Lately, however, Lisle has been focusing on other seasons and times of day. Her family weathered two tragedies in 2019: her mother lost a difficult battle with ALS, and then a beloved sister-in law died at a relatively young age. These experiences inevitably influenced Lisle and her art: “I’m still an aesthetic optimist, which I equate with saturated colors and light,” she says, “but perhaps that optimism is being tempered. I’ve developed more of an appreciation for all seasons, from dawn to dusk. A sunny summer day is not necessarily the only beautiful moment.”
Lisle says this realization is due in part to her growing participation in the national plein air movement. “Plein air competitions have pushed me to paint more quickly, even when I’m not in the mood. Whether it’s rainy, chilly, or hot, you must be out there when you’re competing. You rise to the occasion and it stretches you in a good way. These experiences have also made me push harder once I get back to the studio.” Just for example, Lisle cites a nighttime event during Maryland’s Plein Air Easton as having opened her eyes to the aesthetic possibilities of darkness.
Painting from nature is hardly new for Lisle. Her maternal grandfather, Russell Barnes, was a landscape architect who loved to sketch. “I visited my grandparents’ place in New Hampshire in the summer; my grandfather and I would paint together and he’d give me tips about things like aerial perspective. He would say, ‘Put more blue and white in the distance to push those mountains back, Elaine!’ Being with someone like that encouraged me by example. He was always observing, trying new things.”
One of Lisle’s own new things is a 36-by-30-inch painting titled “Rittenhouse Snow.” It depicts Philadelphia’s most prestigious square glowing at sunset and twinkling with street lights, all covered by fresh snow. The subtlety of its colors and the interaction of its various light sources offer a visual feast.
Lisle recalls, “When my husband and I turned the corner and walked into Rittenhouse Square, I was absolutely knocked out by the colors. The snow had transformed a familiar landscape into something softer, different.” She snapped as many photos as possible with her smartphone, regretting that she “couldn’t start painting the scene right at that moment.”
Back in her studio the next day, Lisle painted a small study from memory, augmented by her photos. “I was trying to remember the feel of the color rather than going strictly by the photos. Photographs never exactly capture the color anyway. In my memory, the sky was brilliant coral and the lights were like glowing coals in the blue shadows of the snow.” Lisle realized then that she could indeed recreate what had struck her so viscerally.
“Broad Street Banter” is another painting that offers a slightly oblique view down Broad Street toward Philadelphia’s City Hall. In the foreground people converse under the red banners of the University of the Arts. Though this painting depicts a sunny day, there is a captivating tension in how the figures interact.

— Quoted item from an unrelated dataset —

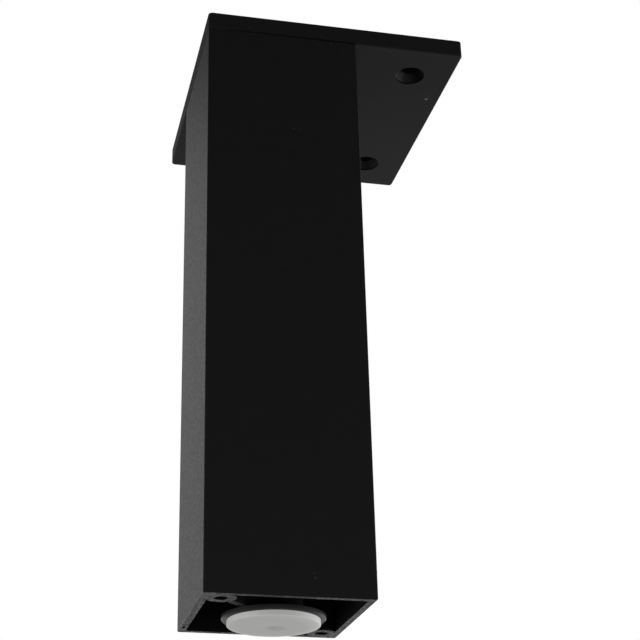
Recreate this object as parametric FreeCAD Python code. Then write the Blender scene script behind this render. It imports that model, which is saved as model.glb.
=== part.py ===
"""Square aluminium furniture leg with an offset mounting plate and a screw-in levelling foot.

Millimetres. The origin is on the foot's axis at floor level, and +Z points up to the
furniture. The tube stands flush under the plate's near left corner, so the plate reaches
out to +X and +Y. The foot is modelled screwed fully in, with its disc against the tube.
"""
import FreeCAD
import Part
import math
import os

# Tube, sawn from one extruded bar
tube_width = 40.0
tube_length = 151.5
tube_wall = 1.8
tube_outer_corner = 0.4
tube_inner_corner = 0.8
tube_edge = 0.2
rib_width = 1.8

# Screw ports that run along two opposite corners of the bar
port_inset = 4.8
port_bore = 3.2
port_wall = 2.0

# Middle port that takes the foot
stud_port_wall = 3.0
stud_port_chamfer = 0.5

# Plate that is screwed to the furniture
plate_width = 70.0
plate_depth = 70.0
plate_thickness = 5.0
plate_corner = 1.0
plate_edge = 0.25

# Furniture screw holes, countersunk from below
hole_inset = 11.5
hole_bore = 4.4
hole_head = 8.0
hole_lip = 0.5

# Self-tapping screws that hold the plate on the tube
screw_thread = 3.9
screw_head = 7.6
screw_head_land = 0.3
screw_length = 18.0
screw_tip = 1.6
recess_length = 4.2
recess_width = 0.9
recess_depth = 1.7
recess_taper = 0.7

# Levelling foot: threaded stud, riveted in a disc
thread_size = 8.0
thread_pitch = 1.25
stud_length = 25.0
stud_chamfer = 1.0
disc_size = 24.8
disc_thickness = 1.0
disc_edge = 0.35
rivet_shank = 6.0
rivet_head = 9.2
rivet_thickness = 0.6

# Glide pad, clipped under the disc by a pin with a snap bead
pad_size = 22.2
pad_thickness = 1.7
pad_round_width = 3.5
pad_round_height = 0.6
dimple_size = 7.0
dimple_flat = 3.0
dimple_depth = 0.15
pin_size = 3.0
pin_length = 5.0
bead_rise = 0.2
bead_width = 0.6
bead_lift = 3.0

# Clearances: radial in a running fit, between faces that seat, and past an end
running = 0.05
seat = 0.05
end_gap = 0.3

# Places worked out from the sizes above
half_tube = tube_width / 2
half_cavity = half_tube - tube_wall
tube_bottom = pad_thickness + disc_thickness
tube_top = tube_bottom + tube_length
plate_top = tube_top + plate_thickness
port_offset = half_tube - port_inset
tapping_bore = thread_size - thread_pitch
thread_bore = thread_size + 2 * running
pin_bore = pin_size + 2 * running
rivet_room = rivet_thickness + seat
pin_foot = pad_thickness - rivet_room
pin_top = pin_foot + pin_length
bead_size = pin_size + 2 * bead_rise
bead_height = pin_foot + bead_lift

UP = FreeCAD.Vector(0, 0, 1)
AXIS = FreeCAD.Vector(0, 0, 0)


def point(x, y, z=0.0):
    return FreeCAD.Vector(x, y, z)


def cylinder(diameter, height, x, y, z):
    return Part.makeCylinder(diameter / 2, height, point(x, y, z), UP)


def cone(low_diameter, high_diameter, x, y, z):
    """A 90 degree cone, as tall as half the difference of its diameters."""
    height = abs(high_diameter - low_diameter) / 2
    return Part.makeCone(low_diameter / 2, high_diameter / 2, height, point(x, y, z), UP)


def round_face(diameter, x, y):
    circle = Part.Circle(point(x, y), UP, diameter / 2)
    return Part.Face(Part.Wire(circle.toShape()))


def rectangle_face(x0, y0, x1, y1):
    corners = [point(x0, y0), point(x1, y0), point(x1, y1), point(x0, y1), point(x0, y0)]
    return Part.Face(Part.makePolygon(corners))


def square_face(half_width, corner):
    """A square about the axis, with rounded corners."""
    flat = half_width - corner
    bulge = flat + corner * math.sqrt(0.5)
    edges = []
    for quarter in range(4):
        side = Part.LineSegment(point(-flat, -half_width), point(flat, -half_width)).toShape()
        bend = Part.Arc(point(flat, -half_width), point(bulge, -bulge),
                        point(half_width, -flat)).toShape()
        for edge in (side, bend):
            edge.rotate(AXIS, UP, 90 * quarter)
            edges.append(edge)
    return Part.Face(Part.Wire(edges))


def turned(profile):
    """A solid turned about the Z axis from a closed list of edges in the XZ plane."""
    return Part.Face(Part.Wire(profile)).revolve(AXIS, UP, 360)


def line(start, end):
    """A profile line between two (radius, height) places."""
    return Part.LineSegment(point(start[0], 0, start[1]), point(end[0], 0, end[1])).toShape()


def lines(places):
    return [line(start, end) for start, end in zip(places, places[1:])]


def lower_round(radius, width, height):
    """A quarter of an ellipse from the side of a disc of this radius in to its underside."""
    side = point(radius, 0, height)
    underside = point(radius - width, 0, 0)
    ellipse = Part.Ellipse(side, underside, point(radius - width, 0, height))
    return Part.ArcOfEllipse(ellipse, 0, math.pi / 2).toShape()


def port_places():
    """The two corner ports, with the names of the corners."""
    return {"near_left": (-port_offset, -port_offset), "far_right": (port_offset, port_offset)}


def hole_places():
    """The furniture screw holes at the plate's three free corners."""
    near_left = -half_tube + hole_inset
    right = -half_tube + plate_width - hole_inset
    far = -half_tube + plate_depth - hole_inset
    return [(right, near_left), (right, far), (near_left, far)]


def on_outline(place):
    """True for a place on the tube's outside, also at its rounded corners."""
    return max(abs(place.x), abs(place.y)) > half_tube - tube_wall / 2


def make_tube():
    """The bar's shell, ribs and ports, each drawn flat and run the whole length of the tube."""
    rib_reach = port_offset * math.sqrt(2)
    ribs = rectangle_face(-rib_reach, -rib_width / 2, rib_reach, rib_width / 2)
    ribs.rotate(AXIS, UP, 45)
    metal = [ribs, round_face(thread_size + 2 * stud_port_wall, 0, 0)]
    bores = [round_face(tapping_bore, 0, 0)]
    for x, y in port_places().values():
        wall = math.copysign(half_cavity, x)
        low, high = min(x, wall), max(x, wall)
        metal.append(rectangle_face(low, low, high, high))
        metal.append(round_face(port_bore + 2 * port_wall, x, y))
        bores.append(round_face(port_bore, x, y))
    shell = square_face(half_tube, tube_outer_corner).cut(
        square_face(half_cavity, tube_inner_corner))
    length = UP * tube_length
    bar = shell.Faces[0].extrude(length)
    bar = bar.fuse([face.extrude(length) for face in metal]).removeSplitter()
    bar = bar.cut([face.extrude(length) for face in bores])
    bar.translate(UP * tube_bottom)
    rims = [e for e in bar.Edges if on_outline(e.CenterOfMass) and e.BoundBox.ZLength < tube_edge]
    bar = bar.makeChamfer(tube_edge, rims)
    thread = cylinder(thread_bore, stud_length + end_gap, 0, 0, tube_bottom)
    lead_in = cone(thread_bore + 2 * stud_port_chamfer, thread_bore, 0, 0, tube_bottom)
    return bar.cut([thread, lead_in])


def furniture_hole(x, y):
    """Cutter for a screw hole with its sunk head on the underside of the plate."""
    lip = cylinder(hole_head, hole_lip, x, y, tube_top)
    sink = cone(hole_head, hole_bore, x, y, tube_top + hole_lip)
    return lip.fuse([sink, cylinder(hole_bore, plate_thickness, x, y, tube_top)])


def plate_screw_hole(x, y):
    """Cutter for the hole of a plate screw, sunk from the top by the head's own size."""
    bore = screw_thread + 2 * seat
    mouth = screw_head + 2 * seat
    land = cylinder(mouth, screw_head_land, x, y, plate_top - screw_head_land)
    sink = cone(bore, mouth, x, y, plate_top - screw_head_land - (mouth - bore) / 2)
    return land.fuse([sink, cylinder(bore, plate_thickness, x, y, tube_top)])


def make_plate():
    corner = point(-half_tube, -half_tube, tube_top)
    plate = Part.makeBox(plate_width, plate_depth, plate_thickness, corner)
    upright = [e for e in plate.Edges if e.BoundBox.ZLength > plate_thickness / 2]
    plate = plate.makeFillet(plate_corner, upright)
    rims = [e for e in plate.Edges if e.BoundBox.ZLength < plate_thickness / 2]
    plate = plate.makeChamfer(plate_edge, rims)
    for x, y in hole_places():
        plate = plate.cut(furniture_hole(x, y))
    for x, y in port_places().values():
        plate = plate.cut(plate_screw_hole(x, y))
    return plate


def recess_wing(top):
    """One slot of the cross recess, narrower at its floor."""
    def outline(z, scale):
        x = recess_length / 2 * scale
        y = recess_width / 2 * scale
        places = [point(-x, -y, z), point(x, -y, z), point(x, y, z), point(-x, y, z)]
        return Part.makePolygon(places + places[:1])
    return Part.makeLoft([outline(top, 1), outline(top - recess_depth, recess_taper)], True)


def make_plate_screw(x, y):
    """Countersunk self-tapping screw: its thread root runs in the port, thread not cut."""
    top = plate_top - seat
    neck_end = tube_top
    head_base = top - screw_head_land - (screw_head - screw_thread) / 2
    end = top - screw_length
    core = port_bore / 2 - running
    profile = lines([(0, top), (screw_head / 2, top), (screw_head / 2, top - screw_head_land),
                     (screw_thread / 2, head_base), (screw_thread / 2, neck_end),
                     (core, neck_end), (core, end + screw_tip), (0, end), (0, top)])
    screw = turned(profile)
    wing = recess_wing(top)
    screw = screw.cut(wing)
    wing.rotate(AXIS, UP, 90)
    screw = screw.cut(wing)
    screw.translate(point(x, y))
    return screw


def make_stud():
    """Threaded stud whose foot is riveted through the disc and bored for the pad's pin."""
    radius = thread_size / 2
    shank = rivet_shank / 2
    head = rivet_head / 2
    top = tube_bottom + stud_length
    rivet_top = pad_thickness
    rivet_bottom = rivet_top - rivet_thickness
    bore = pin_bore / 2
    bore_end = pin_top + end_gap
    groove = bead_size / 2 + running
    groove_low = bead_height - bead_width / 2 - seat
    groove_high = bead_height + bead_width / 2 + seat
    profile = lines([(0, top), (radius - stud_chamfer, top), (radius, top - stud_chamfer),
                     (radius, tube_bottom), (shank, tube_bottom), (shank, rivet_top),
                     (head, rivet_top), (head, rivet_bottom), (bore, rivet_bottom),
                     (bore, groove_low), (groove, groove_low), (groove, groove_high),
                     (bore, groove_high), (bore, bore_end), (0, bore_end), (0, top)])
    return turned(profile)


def make_disc():
    """Flat disc with a broken lower edge, on the end of the stud."""
    radius = disc_size / 2
    hole = rivet_shank / 2
    low = pad_thickness
    profile = lines([(hole, tube_bottom), (hole, low), (radius - disc_edge, low),
                     (radius, low + disc_edge), (radius, tube_bottom), (hole, tube_bottom)])
    return turned(profile)


def make_pad():
    """Glide pad: rounded below, with a shallow dimple, and hollowed above round its snap pin."""
    radius = pad_size / 2
    pin = pin_size / 2
    bead = bead_size / 2
    hollow = rivet_head / 2 + seat
    low = bead_height - bead_width / 2
    high = bead_height + bead_width / 2
    flat = radius - pad_round_width
    profile = lines([(0, dimple_depth), (dimple_flat / 2, dimple_depth), (dimple_size / 2, 0),
                     (flat, 0)])
    profile += [lower_round(radius, pad_round_width, pad_round_height)]
    profile += lines([(radius, pad_round_height), (radius, pad_thickness), (hollow, pad_thickness),
                      (hollow, pin_foot), (pin, pin_foot), (pin, low), (bead, low + bead_rise),
                      (bead, high - bead_rise), (pin, high), (pin, pin_top - bead_rise),
                      (pin - bead_rise, pin_top), (0, pin_top), (0, dimple_depth)])
    return turned(profile)


def make_parts():
    parts = {"leg_tube": make_tube(), "top_plate": make_plate()}
    for corner, place in port_places().items():
        parts["plate_screw_" + corner] = make_plate_screw(*place)
    parts["foot_stud"] = make_stud()
    parts["foot_disc"] = make_disc()
    parts["glide_pad"] = make_pad()
    return parts


os.makedirs("parts", exist_ok=True)
for name, shape in make_parts().items():
    shape.exportStep("parts/" + name + ".step")
    box = shape.BoundBox
    print(name, shape.isValid(), len(shape.Solids), "volume", round(shape.Volume, 1),
          "z", round(box.ZMin, 2), round(box.ZMax, 2))
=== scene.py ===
"""Looks of a square black furniture leg with an offset plate and a screw-in levelling foot.

Metres, in the leg's own frame: the origin is under the foot, on its axis, and +Z points up to
the furniture. The tube, plate, plate screws, disc and glide pad are the frame's own pieces and
get their finish here. The foot's stud is made again, with its thread.
"""
import bmesh
import bpy
import math
from mathutils import Euler, Matrix, Vector, noise


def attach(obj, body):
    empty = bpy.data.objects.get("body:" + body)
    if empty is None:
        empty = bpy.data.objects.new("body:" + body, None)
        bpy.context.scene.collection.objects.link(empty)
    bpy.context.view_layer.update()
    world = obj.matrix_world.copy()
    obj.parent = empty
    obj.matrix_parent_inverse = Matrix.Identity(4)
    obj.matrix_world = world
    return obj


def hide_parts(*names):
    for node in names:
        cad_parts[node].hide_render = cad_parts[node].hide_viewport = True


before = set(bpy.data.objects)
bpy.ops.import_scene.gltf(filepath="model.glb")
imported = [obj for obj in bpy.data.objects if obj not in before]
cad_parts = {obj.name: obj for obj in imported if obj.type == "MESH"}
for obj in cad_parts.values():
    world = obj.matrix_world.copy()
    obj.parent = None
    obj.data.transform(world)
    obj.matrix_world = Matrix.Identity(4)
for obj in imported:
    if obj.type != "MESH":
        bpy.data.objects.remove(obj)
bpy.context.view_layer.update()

MM = 0.001

# Camera: its place, and its angles in degrees, are worked out from the photo's straight edges
CAMERA_PLACE = Vector((-68.2, -322.7, -75.7)) * MM
CAMERA_YAW = 10.94
CAMERA_PITCH = 23.96
CAMERA_ROLL = 0.19
CAMERA_LENS = 79.68
CAMERA_SHIFT = (0.112, 0.05)
CAMERA_NEAREST = 10 * MM

# Faces of the tube and the plate: heights, and distances from the axis or the plate's middle
TUBE_END = 2.7 * MM
TUBE_TOP = 154.2 * MM
TUBE_SIDE = 20.0 * MM
WALL_MIDDLE = 19.0 * MM
BROKEN_EDGE = 0.2 * MM
PLATE_TOP = 159.2 * MM
PLATE_SIDE = 35.0 * MM
PLATE_MIDDLE = Vector((15.0, 15.0, 0.0)) * MM
FACE_SKIN = 0.05 * MM

# Holes, in millimetres
PLATE_HOLES = [(38.5, -8.5), (38.5, 38.5), (-8.5, 38.5)]
BORE_RADIUS = 2.25
SCREW_PLACES = {"near_left": (-15.2, -15.2), "far_right": (15.2, 15.2)}

# Painted shadow of a seam under the plate: where it starts, and half its height there and at the far
# corner
SEAM_SHADOW_START = -14.5 * MM
SEAM_SHADOW_HEIGHTS = (0.17 * MM, 0.35 * MM)

# Colours: linear
WHITE = (1.0, 1.0, 1.0)
COAT_BLACK = (0.0031, 0.0031, 0.0032)
DISC_BLACK = (0.0095, 0.0095, 0.0096)
PAD_GREY = (0.332, 0.332, 0.327)
STEEL_ZINC = (0.55, 0.55, 0.53)
FLOOR_PALE = (0.88, 0.88, 0.88)
CEILING_DARK = (0.01, 0.01, 0.01)
DUST = (0.02, 0.02, 0.02)
BRIGHT_DUST = (0.08, 0.08, 0.08)
SPECK_BLACK = (0.001, 0.001, 0.001)

# Powder coat: grain size and height, and how strongly the grain changes tone and roughness
GRAIN_SIZE = 0.6 * MM
GRAIN_HEIGHT = 0.02 * MM
GRAIN_TONE = 0.4
GRAIN_DULLNESS = 0.4
CLOUDS_PER_METRE = 250.0
COAT_ROUGHNESS = 0.5
COAT_GLOSS = 0.05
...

“I just loved those guys,” Lisle laughs. “Sometimes I put in people, sometimes I don’t. Often I will take someone from one scene and insert them into another. I am not slavish to a photographic moment, and figures must add something to the ‘story’ in a real way.” This lively painting is the by-product of a commission Lisle received for a more typical view of City Hall. “I finished the commission, and then I got to paint this for myself,” she explains with evident satisfaction.
THE WINDING PATH HERE
Lisle grew up in rural Storrs, Connecticut, and now lives in a Philadelphia suburb. Why, one might well ask, does she feel so drawn to urban scenes? The answer stretches back to her youth. Lisle was helping her father clean out his house and found one of her sketchbooks from high school. It was filled with perspective studies of streets and buildings, apparently drawn for the fun of it.
“Understanding perspective was such a light bulb moment for me,” Lisle recalls. “Drawing a city street with buildings marching away into the distance was so much fun!” Unlike many artists, Lisle has always had a mathematical side: “I considered studying architecture,” she says, “but painting won out. Still, whenever I look at anything, I am studying the interactions of planes. I break things up into pieces, shapes of colors. It’s the way I perceive things.”
One of Lisle’s favorite professors during her two years of post-graduate study at Philadelphia’s Pennsylvania Academy of the Fine Arts was the late Murray Dessner. “As an abstract painter, Murray was always talking about edges, how paint edges meet and where different colors touch each other. Until then I was not so focused on how these pieces make a pattern.”
Lisle had previously earned a B.F.A. at the University of Pennsylvania, including some independent study with the late Neil Welliver, who was renowned for his large landscapes, often made en plein air. Lisle remembers, “Under his influence I was taking my large canvases outside. I had been trying to be more abstract up to that point, interpreting the urban landscape in terms of shapes and color; it was the ’70s and abstraction was typically the goal for young artists. But then, when I saw what Neil was doing, I realized that it was okay to be a realist. What a relief.”
Like so many landscapists before her, Lisle prepares for her larger works by painting “a small oil sketch on site. Based on its information, as well as on additional photos I take on site, I then create the larger piece in the studio. Sometimes I go back and take more photos, or do another color sketch. I might decide that I now want to see what was behind a parked truck, or if a slightly different angle might work better. The larger painting never just replicates the on-site sketch. It must have its own spirit.”